Google Trends | Intent-Based Marketing

The related queries for “sunscreen” reveal several insights. Users are looking for the best and safest sunscreen for their money. Circling back to user intent, let’s brainstorm why this may be. Of course, there’s the fact that this search was done during the summer. That means more trips to the pool, or outdoor adventures and travel. Parents may be buying sunscreen for the whole family, such as seeking special formulations for babies or kids with sensitive skin. Women may be looking for the best sunscreen to wear under their makeup. The list goes on, but the point is, even a simple one-word term like “sunscreen” can turn up endless user scenarios that you can use to your advantage.

Here’s how those scenarios can fit into the three types of user intent, in the context of your organic sunscreen brand.


What makes one sunscreen better than another? What’s the difference between organic, chemical, and physical sunscreens? Before making a purchase, users may be looking to educate themselves on the world of sunscreen.


Perhaps a user already purchased your sunscreen and is looking for instructions on how to apply it. Or, they may be looking for an easy way to compare your products to a competitor.

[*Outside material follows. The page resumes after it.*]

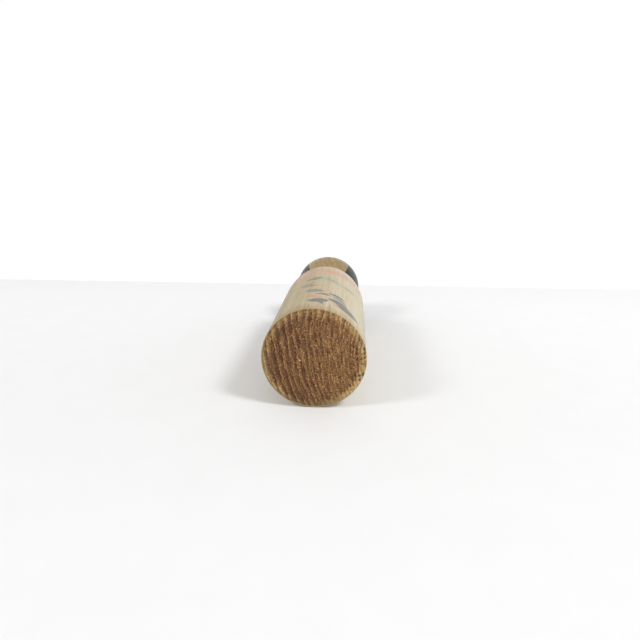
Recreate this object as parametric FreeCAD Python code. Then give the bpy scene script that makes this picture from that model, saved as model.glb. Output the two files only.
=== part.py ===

Either way, this user has navigational intent.


If a user has a trip to the beach planned, they’re likely looking to check “sunscreen” off their packing list. With transactional intent, they’ll head straight for product pages and add the sunscreen they want to their cart.

Next steps

You may not be able to look into a crystal ball and predict a user’s next move, but understanding user intent is the next best thing. Optimizing your content marketing efforts around user intent allows you to move beyond the numbers, the graphs, and the bottom line and see your users for who they really are—complex people with thoughts, feelings, and motivations that brought them to your website.